EXERCISE TASK
Collect every line that includes the string "bodies".

SUPPLIED MATERIAL
%%
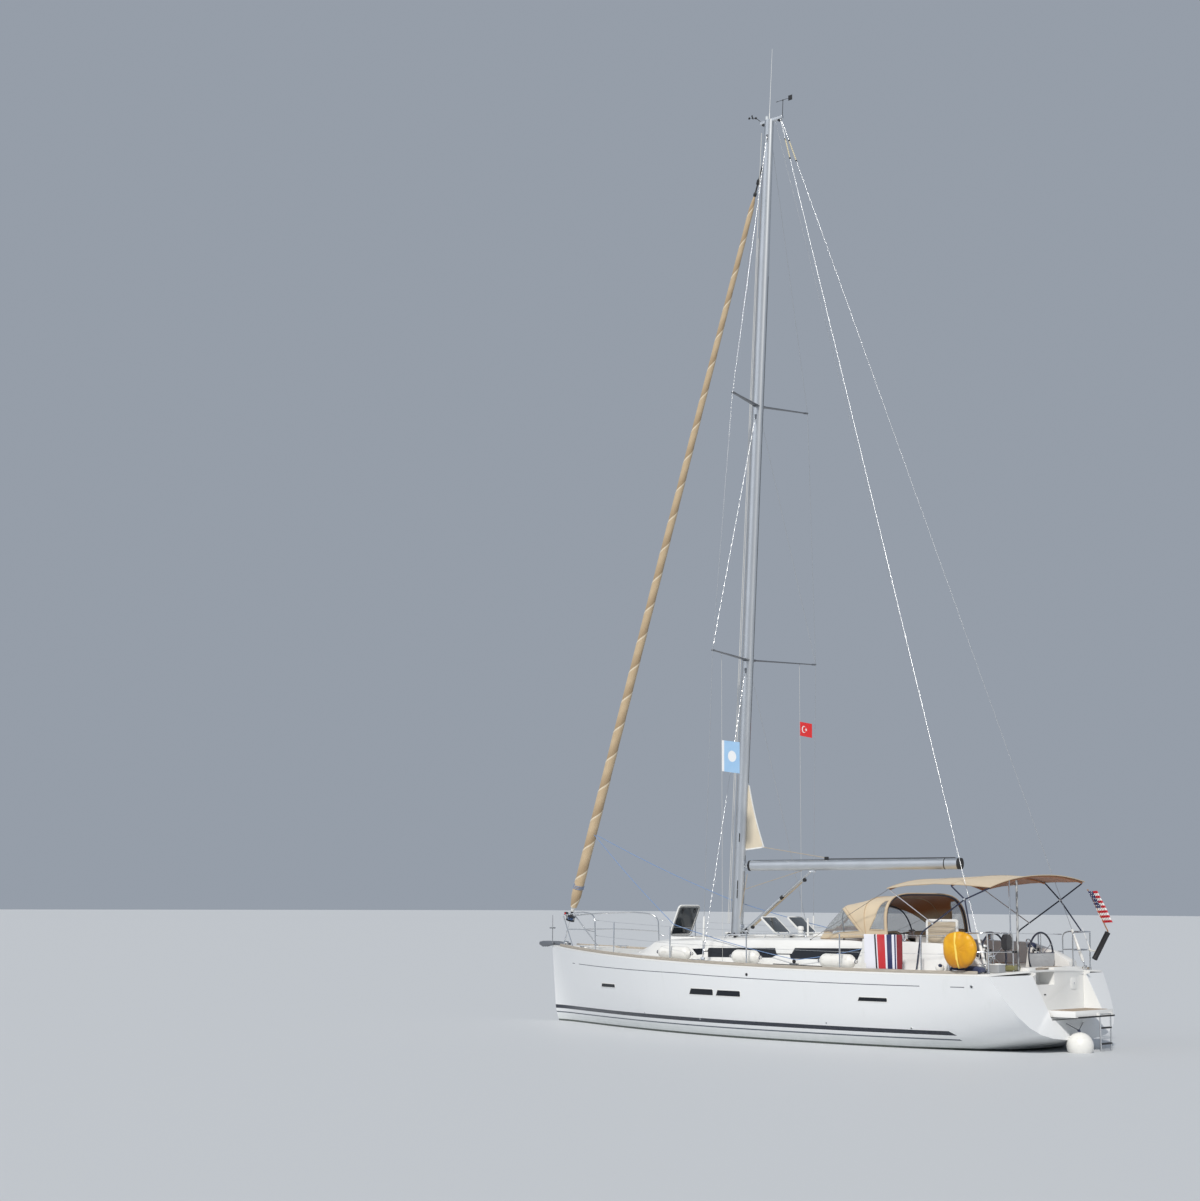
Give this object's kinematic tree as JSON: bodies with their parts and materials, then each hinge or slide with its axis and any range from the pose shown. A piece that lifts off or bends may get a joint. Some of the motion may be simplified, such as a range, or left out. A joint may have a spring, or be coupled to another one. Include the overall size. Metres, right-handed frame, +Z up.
{
  "type": "sailing yacht",
  "caption": "Cruising sailing yacht with furled headsail, boom, canopies, twin wheels, fin keel and rudder, opening hatches and lids, and a folding swim platform with ladder.",
  "frame": {"origin": "on the waterline, on the centreline, halfway along the hull", "axes": "+X towards the bow, +Y to port, +Z up"},
  "size_m": [12.7425, 3.985, 21.1002],
  "materials": {
    "hull_gelcoat": "polished white gelcoat over glass laminate, blue-black boot stripe",
    "deck_gelcoat": "off-white moulded gelcoat with fine non-slip panels",
    "window_glass": "dark tinted acrylic, smooth",
    "toe_rail": "weathered grey-brown teak",
    "stainless": "polished stainless steel",
    "stainless_dull": "dull grey cast metal",
    "antifouling": "matt dark blue bottom paint on iron",
    "rudder_skin": "matt dark blue bottom paint",
    "drive_paint": "satin grey paint",
    "bronze": "bare bronze, slightly dulled",
    "engine_paint": "satin blue-grey engine enamel",
    "joinery": "satin varnished mahogany-coloured veneer",
    "spar_aluminium": "clear anodised, satin",
    "sailcloth": "cream sailcloth with a white leech tape",
    "sail_cover": "sand-coloured acrylic sun strip, wound in a spiral",
    "furler_plastic": "black anodised drum and swivel on a grey foil",
    "rigging_wire": "stranded stainless wire with polished turnbuckles",
    "black_plastic": "black moulded plastic",
    "hatch_acrylic": "dark smoked acrylic in a light alloy frame",
    "teak": "weathered teak slats with dark seams",
    "pedestal_cover": "light grey satin paint",
    "wheel_leather": "dark blue-black stitched leather over a metal rim",
    "canvas": "sand-beige woven acrylic canvas",
    "frame_tube": "dark blue sleeved tube",
    "fender_vinyl": "off-white inflated vinyl",
    "towel_cloth": "striped terry cloth in white, black and red",
    "yellow_vinyl": "yellow coated fabric cover",
    "flag_cloth": "woven bunting"
  },
  "bodies": {
    "yacht": {"hull_shell": "hull_gelcoat", "deck_moulding": "deck_gelcoat", "windows_port": "window_glass", "windows_starboard": "window_glass", "toe_rail_port": "toe_rail", "toe_rail_starboard": "toe_rail", "lifelines_port": "stainless", "lifelines_starboard": "stainless", "pushpit_port": "stainless", "pushpit_starboard": "stainless", "pulpit": "stainless", "bow_roller": "stainless_dull", "keel": "antifouling", "saildrive_leg": "drive_paint", "engine_block": "engine_paint", "cabin_joinery": "joinery", "mast": "spar_aluminium", "genoa_furled": "sail_cover", "forestay": "furler_plastic", "shrouds_port": "rigging_wire", "shrouds_starboard": "rigging_wire", "backstays": "rigging_wire", "cockpit_table": "teak", "pedestal_port": "pedestal_cover", "pedestal_starboard": "pedestal_cover", "bimini_canopy": "canvas", "bimini_frame": "frame_tube", "sprayhood": "canvas", "sprayhood_bow_fore": "frame_tube", "sprayhood_bow_aft": "frame_tube", "fender_1": "fender_vinyl", "fender_2": "fender_vinyl", "fender_3": "fender_vinyl", "ball_fender": "fender_vinyl", "towel": "towel_cloth", "yellow_cover": "yellow_vinyl", "ensign": "flag_cloth", "flag_port": "flag_cloth", "flag_starboard": "flag_cloth"},
    "rudder": {"rudder": "rudder_skin"},
    "wheel_port": {"steering_wheel_port": "wheel_leather"},
    "wheel_starboard": {"steering_wheel_starboard": "wheel_leather"},
    "propeller": {"propeller": "bronze"},
    "boom": {"boom": "spar_aluminium", "vang": "spar_aluminium", "mainsail_clew": "sailcloth"},
    "hatch_fore": {"hatch_fore": "hatch_acrylic"},
    "hatch_port": {"hatch_port": "hatch_acrylic"},
    "hatch_starboard": {"hatch_starboard": "hatch_acrylic"},
    "companionway_hatch": {"companionway_hatch": "deck_gelcoat"},
    "anchor_locker_lid": {"anchor_locker_lid": "deck_gelcoat"},
    "locker_lid_port": {"cockpit_locker_lid_port": "teak"},
    "locker_lid_starboard": {"cockpit_locker_lid_starboard": "teak"},
    "table_leaf_port": {"table_leaf_port": "teak"},
    "table_leaf_starboard": {"table_leaf_starboard": "teak"},
    "swim_platform": {"swim_platform": "deck_gelcoat"},
    "boarding_ladder": {"boarding_ladder": "stainless"},
    "anemometer": {"anemometer": "black_plastic"},
    "wind_vane": {"wind_vane": "black_plastic"}
  },
  "joints": [
    {"name": "rudder_turn", "type": "hinge", "parent": "yacht", "child": "rudder", "pos_m": [-4.93, 0, 0], "axis": [0, 0, 1], "range_deg": [-35, 35]},
    {"name": "wheel_port_turn", "type": "hinge", "parent": "yacht", "child": "wheel_port", "pos_m": [-4.885, 0.75, 1.5], "axis": [1, 0, 0], "range_deg": [-350, 350]},
    {"name": "wheel_starboard_turn", "type": "hinge", "parent": "yacht", "child": "wheel_starboard", "pos_m": [-4.885, -0.75, 1.5], "axis": [1, 0, 0], "range_deg": [-350, 350]},
    {"name": "propeller_spin", "type": "hinge", "parent": "yacht", "child": "propeller", "pos_m": [-2.6, 0, -0.9], "axis": [1, 0, 0], "continuous": true},
    {"name": "boom_swing", "type": "hinge", "parent": "yacht", "child": "boom", "pos_m": [0.93576, 0, 3.055], "axis": [-0.0569, 0, 0.9984], "range_deg": [-65, 65]},
    {"name": "hatch_fore_lift", "type": "hinge", "parent": "yacht", "child": "hatch_fore", "pos_m": [2.5823, 0, 1.72288], "axis": [0, 1, 0], "range_deg": [-66, 24]},
    {"name": "hatch_port_lift", "type": "hinge", "parent": "yacht", "child": "hatch_port", "pos_m": [-0.2173, 0.39, 1.79379], "axis": [0, -1, 0], "range_deg": [-40, 50]},
    {"name": "hatch_starboard_lift", "type": "hinge", "parent": "yacht", "child": "hatch_starboard", "pos_m": [-0.2173, -0.39, 1.79379], "axis": [0, -1, 0], "range_deg": [-40, 50]},
    {"name": "companionway_slide", "type": "slide", "parent": "yacht", "child": "companionway_hatch", "axis": [-1, 0, 0], "range_m": [0, 0.8]},
    {"name": "anchor_locker_lift", "type": "hinge", "parent": "yacht", "child": "anchor_locker_lid", "pos_m": [4.692, 0, 1.49264], "axis": [0, -1, 0], "range_deg": [0, 80]},
    {"name": "locker_port_lift", "type": "hinge", "parent": "yacht", "child": "locker_lid_port", "pos_m": [-4.165, 1.145, 1.3308], "axis": [-1, 0, 0], "range_deg": [-90, 0]},
    {"name": "locker_starboard_lift", "type": "hinge", "parent": "yacht", "child": "locker_lid_starboard", "pos_m": [-4.165, -1.145, 1.3308], "axis": [1, 0, 0], "range_deg": [0, 90]},
    {"name": "table_leaf_port_lift", "type": "hinge", "parent": "yacht", "child": "table_leaf_port", "pos_m": [-3.55, 0.085, 1.5562], "axis": [1, 0, 0], "range_deg": [0, 90]},
    {"name": "table_leaf_starboard_lift", "type": "hinge", "parent": "yacht", "child": "table_leaf_starboard", "pos_m": [-3.55, -0.085, 1.5562], "axis": [-1, 0, 0], "range_deg": [0, 90]},
    {"name": "platform_fold", "type": "hinge", "parent": "yacht", "child": "swim_platform", "pos_m": [-5.752, 0, 0.5564], "axis": [0, 1, 0], "range_deg": [0, 100]},
    {"name": "ladder_fold", "type": "hinge", "parent": "swim_platform", "child": "boarding_ladder", "pos_m": [-6.326, -0.3, 0.604], "axis": [0, -1, 0], "range_deg": [-175, 0]},
    {"name": "anemometer_spin", "type": "hinge", "parent": "yacht", "child": "anemometer", "pos_m": [0.69998, 0, 17.7055], "axis": [0, 0, 1], "continuous": true},
    {"name": "wind_vane_spin", "type": "hinge", "parent": "yacht", "child": "wind_vane", "pos_m": [-0.06002, 0, 17.8706], "axis": [0, 0, 1], "continuous": true}
  ],
  "couplings": [
    {"joint": "wheel_port_turn", "follows": "rudder_turn", "ratio": 10},
    {"joint": "wheel_starboard_turn", "follows": "rudder_turn", "ratio": 10}
  ]
}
%%
EXERCISE RESULT
Give this object's kinematic tree as JSON: bodies with their parts and materials, then each hinge or slide with its axis and any range from the pose shown. A piece that lifts off or bends may get a joint. Some of the motion may be simplified, such as a range, or left out. A joint may have a spring, or be coupled to another one. Include the overall size. Metres, right-handed frame, +Z up.
  "bodies": {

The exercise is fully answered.